We used to deploy the three Orderers separately —one release per Orderer— and I believe this error was nowhere to be found, only when we deployed them as one release these issues started popping up.

Also worth noting we are not using the osnadmin CLI tool to create a channel and join the Orderers to it. The way we do it right now is:

Do you reckon there could be a mistake in the way we deploy our components / bootstrap the network and channels? I am starting to think so.

davidkel commented 1 year ago

@isrand if you aren't using osnadmin are you still using a system channel then ? Anyway, I think you should validate your approach outside of K8s first, that will show if your approach and configuration files are correct and remove the K8s aspect completely because K8s and getting the various network configuration correct (such as ingresses) is complicated. From there any issues deploying to K8s will mean it's how you are setting up your K8s env.

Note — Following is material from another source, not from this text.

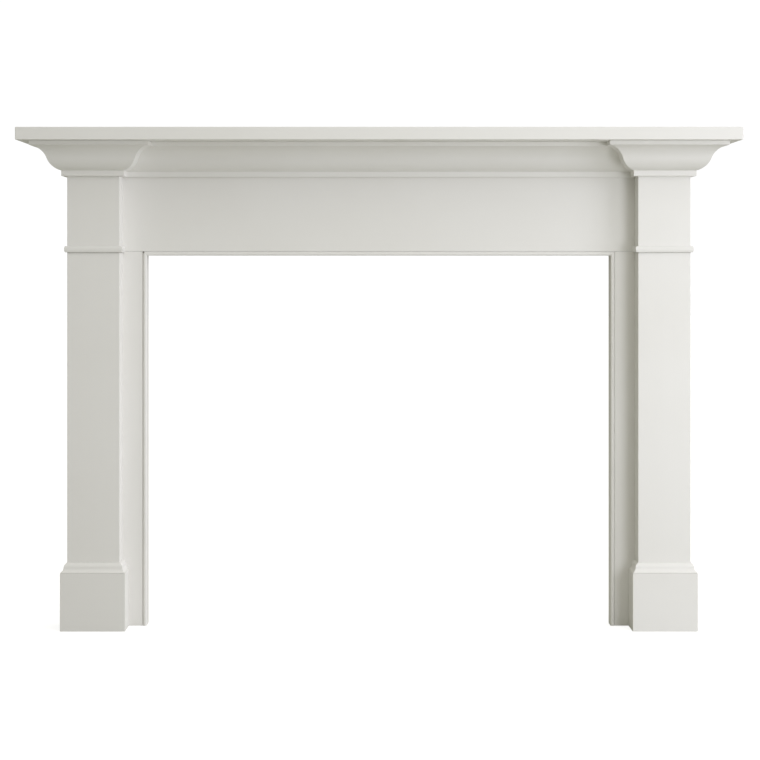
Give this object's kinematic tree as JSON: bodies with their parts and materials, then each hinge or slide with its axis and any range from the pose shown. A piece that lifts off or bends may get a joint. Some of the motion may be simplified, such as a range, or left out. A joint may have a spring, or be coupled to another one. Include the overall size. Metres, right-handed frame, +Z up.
{
  "type": "fireplace mantelpiece",
  "caption": "Painted wooden fireplace surround with a deep shelf over mitred crown moulding, box pilasters on plinths and a beaded lining round a rectangular fire opening.",
  "frame": {"origin": "on the floor, under the middle of the object's overall box: half way along the shelf and half way through its depth", "axes": "+Z up; the front faces -Y and the back, which stands against the wall, faces +Y; +X is to the right seen from the front"},
  "size_m": [1.9304, 0.2217, 1.3583],
  "materials": {
    "painted_boards": "boards in satin off-white paint, lightly brushed",
    "painted_mouldings": "mouldings in satin off-white paint, lightly brushed"
  },
  "bodies": {
    "root": {"mantel_shelf": "painted_boards", "frieze_board": "painted_boards", "stile_left": "painted_boards", "stile_right": "painted_boards", "pilaster_left_outer": "painted_boards", "pilaster_left_front": "painted_boards", "pilaster_left_inner": "painted_boards", "pilaster_right_inner": "painted_boards", "pilaster_right_front": "painted_boards", "pilaster_right_outer": "painted_boards", "plinth_left_outer": "painted_boards", "plinth_left_front": "painted_boards", "plinth_left_inner": "painted_boards", "plinth_right_inner": "painted_boards", "plinth_right_front": "painted_boards", "plinth_right_outer": "painted_boards", "crown_left_return": "painted_mouldings", "crown_left_break": "painted_mouldings", "crown_left_inner": "painted_mouldings", "crown_centre": "painted_mouldings", "crown_right_inner": "painted_mouldings", "crown_right_break": "painted_mouldings", "crown_right_return": "painted_mouldings", "neck_left_outer": "painted_mouldings", "neck_left_front": "painted_mouldings", "neck_left_inner": "painted_mouldings", "neck_right_inner": "painted_mouldings", "neck_right_front": "painted_mouldings", "neck_right_outer": "painted_mouldings", "cap_left_outer": "painted_mouldings", "cap_left_front": "painted_mouldings", "cap_left_inner": "painted_mouldings", "cap_right_inner": "painted_mouldings", "cap_right_front": "painted_mouldings", "cap_right_outer": "painted_mouldings", "trim_left": "painted_mouldings", "trim_head": "painted_mouldings", "trim_right": "painted_mouldings"}
  },
  "joints": []
}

The only reference fabric has to trying to deploy hyperledger fabric into a K8s environment is test-network-k8s in fabric-samples, but this is not a recommended pattern to follow.

The error you describe though implies that the wrong TLS cert is being presented as the SANS in a cert will provide the hostname of where it should come from but it didn't match the host that presented that certificate.

You might also ask on discord to see if anyone there has deployed fabric using helm charts, it's not something we have any example for, or have invested any time in.